How to Manage Liquidity and Cash Flow Effectively

  1. Monitor Receivables:
    In India, it’s common for businesses to face delayed payments from clients, especially in sectors like real estate or small-scale manufacturing. Implementing strict credit policies and regularly following up on outstanding payments can help maintain a steady cash flow and improve liquidity.

  2. Diversify Revenue Streams:
    A diversified product line or services that cater to different seasons or market demands can stabilize your cash flow. For example, many Indian businesses introduce off-season products to maintain steady sales throughout the year.

  3. Maintain a Liquidity Buffer:
    Indian businesses often face unexpected costs, such as compliance issues, taxes, or unexpected repairs. Keeping a portion of your revenue in easily accessible bank accounts or liquid assets ensures that you're prepared for any financial surprises.

  4. Control Expenditure:
    Controlling expenses during lean periods is crucial. For instance, many Indian companies cut back on discretionary expenses like marketing or travel during times of low cash flow to maintain liquidity.

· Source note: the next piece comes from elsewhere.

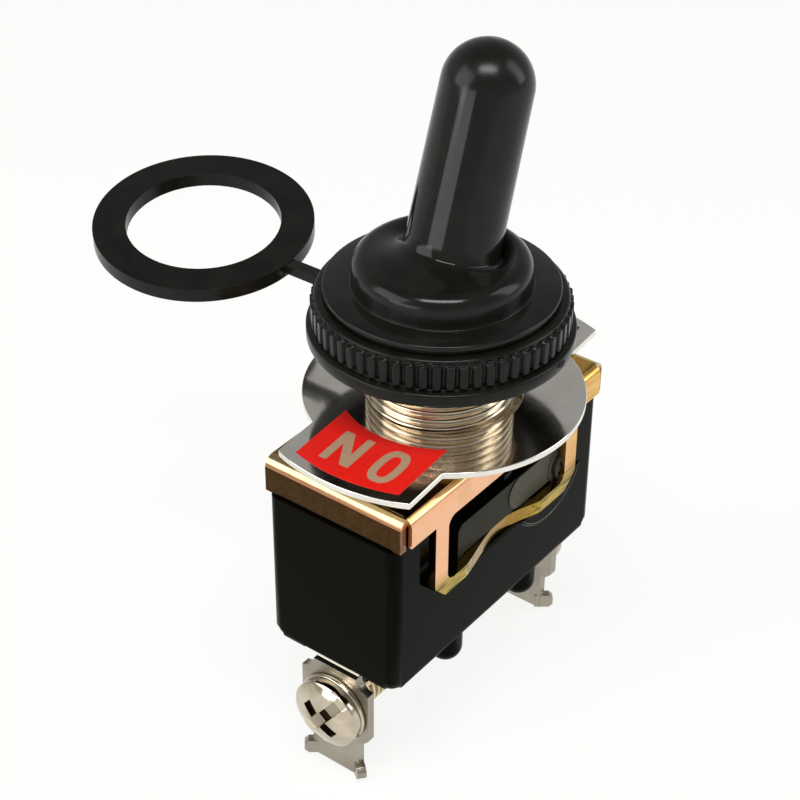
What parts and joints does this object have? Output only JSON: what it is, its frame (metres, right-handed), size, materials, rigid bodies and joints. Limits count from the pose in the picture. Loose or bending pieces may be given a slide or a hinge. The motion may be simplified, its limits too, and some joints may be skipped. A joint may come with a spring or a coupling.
{
  "type": "toggle switch",
  "caption": "Panel toggle switch with a sealed lever, a knurled ring nut, a label plate and screw terminals.",
  "frame": {"origin": "on the bushing's axis, at the upper face of the label plate, where the panel seats", "axes": "+Z along the bushing away from the housing; +X along the housing, towards the switched terminal and the side the lever leans to when off"},
  "size_m": [0.0322, 0.0457, 0.0594],
  "materials": {
    "moulding": "satin thermoset moulding",
    "fibre": "stamped fibre sheet",
    "yellow_zinc": "yellow chromate over zinc",
    "nickel": "dull nickel plate",
    "steel": "plated steel",
    "plastic": "natural nylon",
    "brass": "bare brass",
    "silver": "silver contact face",
    "label": "stamped sheet with red and black enamel fields",
    "collar_plastic": "satin black moulding",
    "boot_rubber": "black silicone rubber"
  },
  "bodies": {
    "base": {"housing": "moulding", "insulator": "fibre", "frame": "yellow_zinc", "bushing": "nickel", "lever_pin": "steel", "rocker_pin": "steel", "saddle": "brass", "saddle_rivet": "brass", "terminal_common": "nickel", "terminal_switched": "nickel", "fixed_contact": "silver", "label_plate": "label", "collar": "collar_plastic", "nut_insert": "brass", "boot": "boot_rubber"},
    "toggle": {"lever": "nickel"},
    "follower": {"plunger": "plastic", "plunger_spring": "steel"},
    "contact_rocker": {"rocker": "brass", "rocker_contact": "silver"},
    "washer_common_body": {"washer_common": "steel"},
    "screw_common_body": {"screw_common": "steel"},
    "washer_switched_body": {"washer_switched": "steel"},
    "screw_switched_body": {"screw_switched": "steel"}
  },
  "joints": [
    {"name": "lever_tilt", "type": "hinge", "parent": "base", "child": "toggle", "pos_m": [0, 0, 0.00892], "axis": [0, 1, 0], "range_deg": [-37, 0], "deforming": ["boot"]},
    {"name": "plunger_slide", "type": "slide", "parent": "toggle", "child": "follower", "axis": [0.3173, 0, 0.9483], "range_m": [0, 0.0009], "stiffness_N_per_m": 300, "springref_m": -0.004, "deforming": ["plunger_spring"]},
    {"name": "rocker_tilt", "type": "hinge", "parent": "base", "child": "contact_rocker", "pos_m": [0, 0, -0.01249], "axis": [0, 1, 0], "range_deg": [0, 14]},
    {"name": "screw_common_slide", "type": "slide", "parent": "base", "child": "washer_common_body", "axis": [-1, 0, 0], "range_m": [0, 0.0018]},
    {"name": "screw_common_turn", "type": "hinge", "parent": "washer_common_body", "child": "screw_common_body", "pos_m": [-0.0139, 0, -0.02444], "axis": [-1, 0, 0], "range_deg": [0, 1080]},
    {"name": "screw_switched_slide", "type": "slide", "parent": "base", "child": "washer_switched_body", "axis": [1, 0, 0], "range_m": [0, 0.0018]},
    {"name": "screw_switched_turn", "type": "hinge", "parent": "washer_switched_body", "child": "screw_switched_body", "pos_m": [0.0139, 0, -0.02444], "axis": [1, 0, 0], "range_deg": [0, 1080]}
  ],
  "couplings": [
    {"joint": "rocker_tilt", "follows": "lever_tilt", "ratio": -0.37838},
    {"joint": "screw_common_turn", "follows": "screw_common_slide", "rad_per_m": 10472},
    {"joint": "screw_switched_turn", "follows": "screw_switched_slide", "rad_per_m": 10472}
  ]
}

  5. Use Short-term Financing Options:
    In India, many businesses use instruments like working capital loans or cash credit facilities to handle short-term liquidity problems. These tools help bridge the gap when cash inflows are delayed or when sudden expenses arise.

Final Thoughts:

In Indian markets, where payment delays are common and seasonal fluctuations affect sales, balancing liquidity and cash flow is critical. Liquidity ensures your business has the cash it needs to meet its immediate obligations, while cash flow gives you a picture of how money moves through your business. By maintaining a healthy balance between both, businesses can survive economic cycles, grow sustainably, and stay resilient in the face of market changes.